Michael Anderson, Aerofloat general manager of Engineering and Projects, speaks with Food and Beverage Industry News about the flexible offerings from the company.
Wastewater treatment specialists Aerofloat offer a client specific service with a capacity to tailor each project to the specific needs and requirements of any company, its most recent collaboration with Picasso Foods being a prime example.
The company can troubleshoot for clients, whether through managing variability in the wastewater flow rate, contamination levels or desired outcomes.
“We can cater to space challenges and budget constraints,” said Anderson.
“We can also automate systems to a very high level of manual solution. In this case we made it fit the space, worked with the client closely and also partnered with another company.”
Anderson speaks of the Aerofloat’s latest project, installing a new wastewater treatment system for Picasso Foods, an Australian manufacturer of fresh-prepared food, such as pizzas.
“Picasso Foods are a rapidly growing, ready to eat, pizza company and the business has been growing for a number of years now,” said Anderson.
“When they took on the new site that they are in now they installed a grease trap which would take care of their wastewater, however, as the business grew the grease trap became too small and with trade waste requirements all around the country, in this case Sydney, Sydney Water enforced that they must get complaint for suspended solids, which is a limit of 600 mg per litre and a fat grease limit of 100mg per litre and have the pH in spec.”
“We are a company that specialises in trade waste systems and we were able to help the company with its compliance issues.”
Picasso Foods commissioned Aerofloat because of its speciality and ability to cater to a client’s specific needs and customise a solution to meet those requirements.
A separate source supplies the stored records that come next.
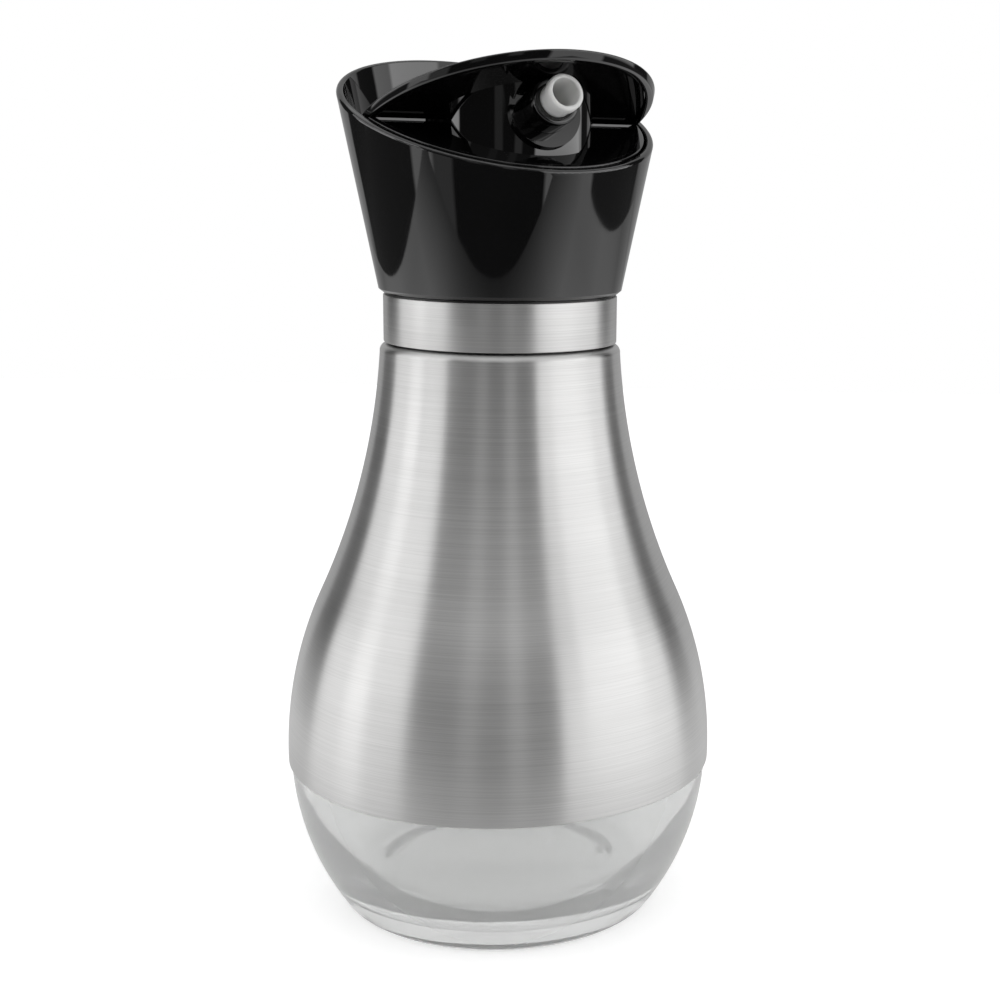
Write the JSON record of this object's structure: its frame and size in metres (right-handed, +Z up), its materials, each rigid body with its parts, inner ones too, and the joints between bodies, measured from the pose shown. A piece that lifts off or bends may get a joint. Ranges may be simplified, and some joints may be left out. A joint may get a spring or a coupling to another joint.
{
  "type": "syrup dispenser",
  "caption": "Pear-shaped glass syrup bottle in a brushed steel sleeve, with a push-in pouring head whose slanted black cup turns half a turn to bare or cover a white spout.",
  "frame": {"origin": "centre of the bottle's foot on the table", "axes": "+Z up through the neck; -Y is the side the spout points to; +X completes the right-handed frame"},
  "size_m": [0.0992, 0.0992, 0.1954],
  "materials": {
    "clear_glass": "clear, smooth, thick base",
    "brushed_steel": "fine brushing round the body",
    "satin_steel": "satin, finer than the sleeve",
    "gloss_black": "high gloss black moulding",
    "black_plastic": "satin black moulding",
    "white_plastic": "slightly translucent white",
    "silicone": "translucent silicone",
    "screw_steel": "plated steel"
  },
  "bodies": {
    "bottle": {"glass_bottle": "clear_glass", "steel_sleeve": "brushed_steel"},
    "head": {"stopper": "black_plastic", "stopper_gasket": "silicone", "neck_band": "satin_steel", "lower_seal": "silicone", "upper_seal": "silicone", "vent_valve": "silicone", "valve_plate": "black_plastic", "pour_insert": "gloss_black", "hood": "gloss_black", "spout_collar": "black_plastic", "spout_tube": "white_plastic", "feed_hose": "silicone", "flat_washer": "screw_steel", "spring_washer": "screw_steel", "centre_screw": "screw_steel", "insert_screws": "screw_steel", "hood_screws": "screw_steel"},
    "cup": {"pour_cup": "gloss_black"}
  },
  "joints": [
    {"name": "head_pull", "type": "slide", "parent": "bottle", "child": "head", "axis": [0, 0, 1], "range_m": [0, 0.06]},
    {"name": "cup_twist", "type": "hinge", "parent": "head", "child": "cup", "pos_m": [0, 0, 0.1442], "axis": [0, 0, 1], "range_deg": [0, 180]}
  ]
}
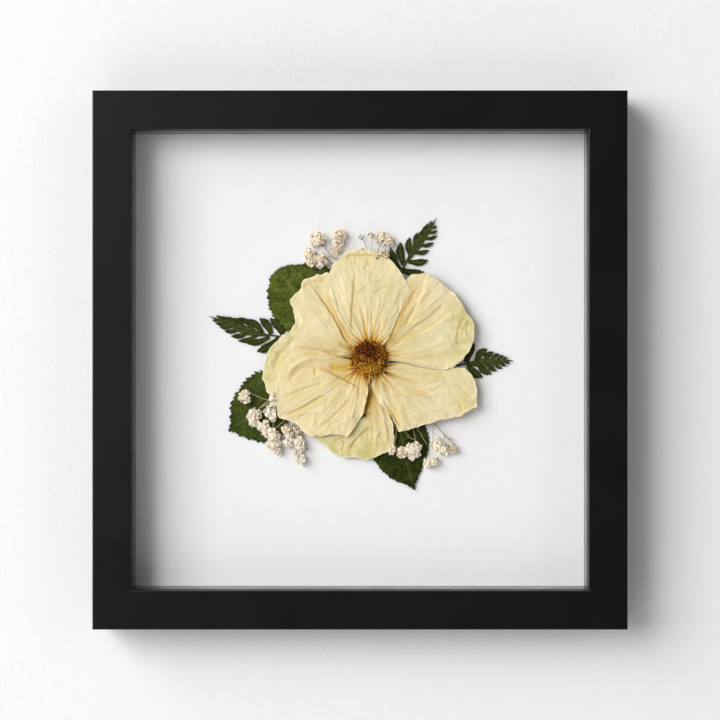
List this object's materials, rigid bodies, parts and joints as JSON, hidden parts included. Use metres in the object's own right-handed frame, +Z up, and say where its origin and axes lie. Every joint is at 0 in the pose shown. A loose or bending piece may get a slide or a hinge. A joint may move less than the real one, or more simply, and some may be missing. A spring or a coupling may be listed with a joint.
{
  "type": "float-mount shadow box frame",
  "caption": "Deep black box frame with glass, holding a dried flower with leaves and small blossoms over white paper; swivel tabs, hanging rings and bumpers on the back.",
  "frame": {"origin": "middle of the footprint at the level of the frame's underside", "axes": "+Z up the frame, +X to the right of someone facing the glass, -Y out through the glass and +Y towards the wall"},
  "size_m": [0.27, 0.0316, 0.272],
  "materials": {
    "black_lacquer": "satin black lacquer over fine-grained wood",
    "black_spacer": "matte black paint",
    "nail_steel": "bare rolled steel edge",
    "clear_glass": "clear float glass, polished",
    "white_paper": "cold-press cotton paper, matte",
    "core_board": "smooth mount board",
    "brown_hardboard": "pressed hardboard, smooth face",
    "zinc_plate": "zinc plated, slightly dull",
    "screw_steel": "zinc plated",
    "ring_nickel": "nickel plated wire",
    "grey_rubber": "matte rubber",
    "dried_stamens": "dried stamens, red-brown and golden",
    "dried_petal": "papery cream-yellow petal, matte with a soft sheen",
    "dried_leaf": "dried leaf, matte",
    "dried_fern": "dried fern, matte",
    "dried_blossom": "dried blossom, matte and slightly translucent"
  },
  "bodies": {
    "frame": {"back_panel": "brown_hardboard", "corner_nails": "nail_steel", "fern_left": "dried_fern", "fern_right": "dried_fern", "fern_top": "dried_fern", "flower_centre": "dried_stamens", "glazing": "clear_glass", "hanger_screws": "screw_steel", "hanger_strap_left": "zinc_plate", "hanger_strap_right": "zinc_plate", "leaf_bottom": "dried_leaf", "leaf_lower_left": "dried_leaf", "leaf_upper_left": "dried_leaf", "mount_board": "core_board", "mount_paper": "white_paper", "petal_bottom": "dried_petal", "petal_lower_left": "dried_petal", "petal_lower_right": "dried_petal", "petal_top": "dried_petal", "petal_upper_left": "dried_petal", "petal_upper_right": "dried_petal", "rail_bottom": "black_lacquer", "rail_left": "black_lacquer", "rail_right": "black_lacquer", "rail_top": "black_lacquer", "spacer_bottom": "black_spacer", "spacer_left": "black_spacer", "spacer_right": "black_spacer", "spacer_top": "black_spacer", "sprig_bottom": "dried_blossom", "sprig_lower_left": "dried_blossom", "sprig_top_left": "dried_blossom", "sprig_top_right": "dried_blossom", "turn_button_screws": "screw_steel", "wall_bumpers": "grey_rubber"},
    "d_ring_left": {"d_ring_left": "ring_nickel"},
    "d_ring_right": {"d_ring_right": "ring_nickel"},
    "turn_button_bottom_left": {"turn_button_bottom_left": "zinc_plate"},
    "turn_button_bottom_right": {"turn_button_bottom_right": "zinc_plate"},
    "turn_button_left_lower": {"turn_button_left_lower": "zinc_plate"},
    "turn_button_left_upper": {"turn_button_left_upper": "zinc_plate"},
    "turn_button_right_lower": {"turn_button_right_lower": "zinc_plate"},
    "turn_button_right_upper": {"turn_button_right_upper": "zinc_plate"},
    "turn_button_top_left": {"turn_button_top_left": "zinc_plate"},
    "turn_button_top_right": {"turn_button_top_right": "zinc_plate"}
  },
  "joints": [
    {"name": "turn_button_bottom_left_swivel", "type": "hinge", "parent": "frame", "child": "turn_button_bottom_left", "pos_m": [-0.08, 0.01255, 0.0069], "axis": [0, 1, 0], "range_deg": [-90, 90]},
    {"name": "turn_button_bottom_right_swivel", "type": "hinge", "parent": "frame", "child": "turn_button_bottom_right", "pos_m": [0.08, 0.01255, 0.0069], "axis": [0, 1, 0], "range_deg": [-90, 90]},
    {"name": "turn_button_left_lower_swivel", "type": "hinge", "parent": "frame", "child": "turn_button_left_lower", "pos_m": [-0.1281, 0.01255, 0.056], "axis": [0, 1, 0], "range_deg": [-90, 90]},
    {"name": "turn_button_left_upper_swivel", "type": "hinge", "parent": "frame", "child": "turn_button_left_upper", "pos_m": [-0.1281, 0.01255, 0.216], "axis": [0, 1, 0], "range_deg": [-90, 90]},
    {"name": "turn_button_right_lower_swivel", "type": "hinge", "parent": "frame", "child": "turn_button_right_lower", "pos_m": [0.1281, 0.01255, 0.056], "axis": [0, 1, 0], "range_deg": [-90, 90]},
    {"name": "turn_button_right_upper_swivel", "type": "hinge", "parent": "frame", "child": "turn_button_right_upper", "pos_m": [0.1281, 0.01255, 0.216], "axis": [0, 1, 0], "range_deg": [-90, 90]},
    {"name": "turn_button_top_left_swivel", "type": "hinge", "parent": "frame", "child": "turn_button_top_left", "pos_m": [-0.08, 0.01255, 0.2651], "axis": [0, 1, 0], "range_deg": [-90, 90]},
    {"name": "turn_button_top_right_swivel", "type": "hinge", "parent": "frame", "child": "turn_button_top_right", "pos_m": [0.08, 0.01255, 0.2651], "axis": [0, 1, 0], "range_deg": [-90, 90]},
    {"name": "d_ring_left_flip", "type": "hinge", "parent": "frame", "child": "d_ring_left", "pos_m": [-0.1274, 0.01345, 0.18], "axis": [1, 0, 0], "range_deg": [0, 172]},
    {"name": "d_ring_right_flip", "type": "hinge", "parent": "frame", "child": "d_ring_right", "pos_m": [0.1274, 0.01345, 0.18], "axis": [1, 0, 0], "range_deg": [0, 172]}
  ]
}
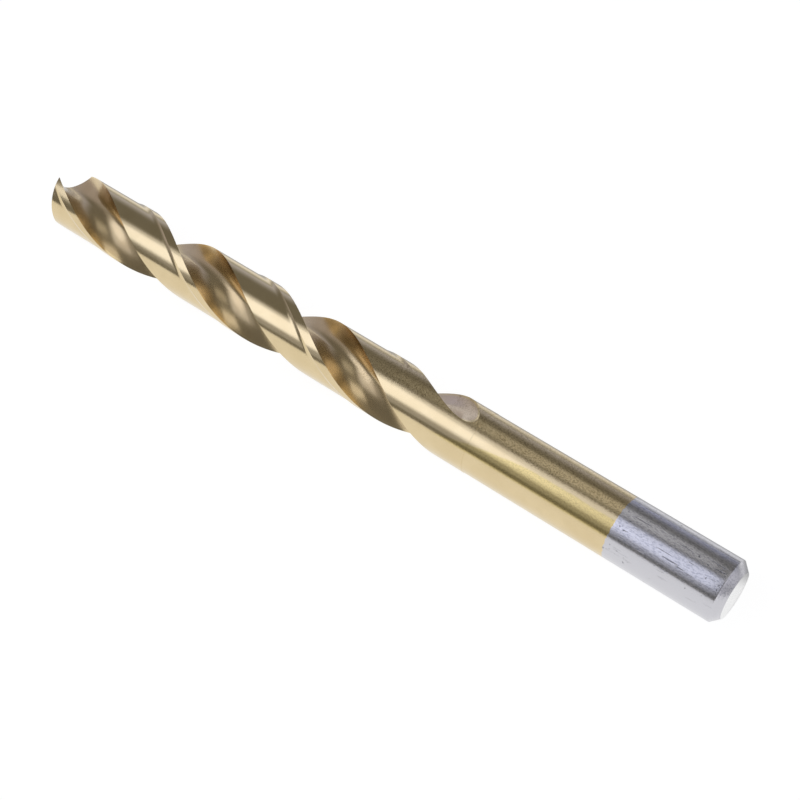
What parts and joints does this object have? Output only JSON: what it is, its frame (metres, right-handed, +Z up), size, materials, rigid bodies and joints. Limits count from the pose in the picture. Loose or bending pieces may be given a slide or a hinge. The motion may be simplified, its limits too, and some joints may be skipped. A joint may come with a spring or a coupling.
{
  "type": "twist drill bit",
  "caption": "Straight-shank twist drill for metal: right-hand helical flutes with narrow margins, conical point, gold-coloured coating and a bare steel shank end.",
  "frame": {"origin": "on the surface the drill lies on, under the middle of its length", "axes": "+X along the drill's axis from the point to the shank end, +Z up, the axis one radius above the origin"},
  "size_m": [0.142, 0.011, 0.011],
  "materials": {
    "coated_steel": "polished high-speed steel with a gold-coloured titanium nitride coating, bare grey steel over the last 20 mm of the shank"
  },
  "bodies": {
    "root": {"drill_bit": "coated_steel"}
  },
  "joints": []
}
“We converted the old grease trap into a pump station and pumped it up to a treatment plant that we custom designed and installed in a space that was an old area where they had their outdoor lunch area,” said Anderson.
“All the wastewater goes into the drain and then into the ground through this grease trap and then into the sewer. We basically pump into an underground tank and pump it back to ground level and run it through our wastewater treatment plant and then transfer to the sewer connection.
“We take the waste and suspended solids out of the water, correct the pH level of the water and then we drop it into the sewer. We also measure the flow of the water leaving the site.”
Sydney Water conducted a series of tests on Picasso Food’s wastewater once the new wastewater treatment system was fully operational.
“And we are well under the acceptable trade waste limit, so it has been a successful project,” said Anderson.
Aerofloat’s detail-oriented approach to each project plays a large part in the success of its business.
“We get out there to do our full due diligence on the plant, we design the whole thing and have all the components manufactured. Then we install it, commission it and wire it with our in-house staff, which not a lot of companies do,” said Anderson.
“It means the client is ultimately dealing with one company managing everything from start to finish.”
But for Aerofloat, the job isn’t done once the new wastewater treatment system in installed and operational.
“We continue to support the relationship well beyond the capital project through operating and maintaining the plant and supplying chemicals to the company. The relationship continues for years and the customers like that because they know we will be sticking around,” said Anderson.
“The wastewater was a bit of an afterthought for them, so having Aerofloat provide the solution to satisfy Sydney Water, means they can now just focus on doing what they do best – making pizzas.”
“If you’re an industrial wastewater customer you put more heavily polluted waste into the sewer, it is serious in terms of its impact on the sewers and the treatment plant it is flowing too,” said Anderson.
“Sometimes it gets overlooked without realising the implications. We do a lot of plants where this happens late in the piece. In this example the customer has outgrown what was satisfactory at the start. Then they get too big and have to upgrade it not realising there is capital and ongoing costs.
“Whilst you are compliant there is still a cost to discharge to the sewer in terms of discharge specification limits and volume. It can be a burden on businesses with some having high BOD loads in urban environments where expenses can prohibit operations based on cost.”
BOD is a measure of the amount of oxygen used by bacteria to consume waste organic matter from the wastewater. The only way to reduce BOD is through a biological wastewater treatment plant, which Aerofloat has extensive experience and robust in-house products to contribute to the final plant design.
An Aerofloat installation takes on average 12 weeks from start to finish according to Anderson.
“Time varies from project to project, but we will typically do a plant like that, we will be on site in 12 weeks and have it all said and done about a month later. We say about four months from the order to completion.,” said Anderson.
“We have an inquiry at the moment, the EPA is on their back about their discharge being out of spec, it is a rural food manufacturer. With that project there we can have it all running within 12 weeks or thereabouts.”
Aerofloat is a growing company containing specialist professionals such as process, electrical, environmental and mechanical engineers. As well as a strong automation and commissioning team.
“We cover all the disciplines and have a good range of in-house skills and a diverse team. It’s a great team of enthusiastic professionals who are dedicated to the job.”
As a growing company, Aerofloat know the challenges of meeting new demands and has found a market position as a wastewater treatment specialist.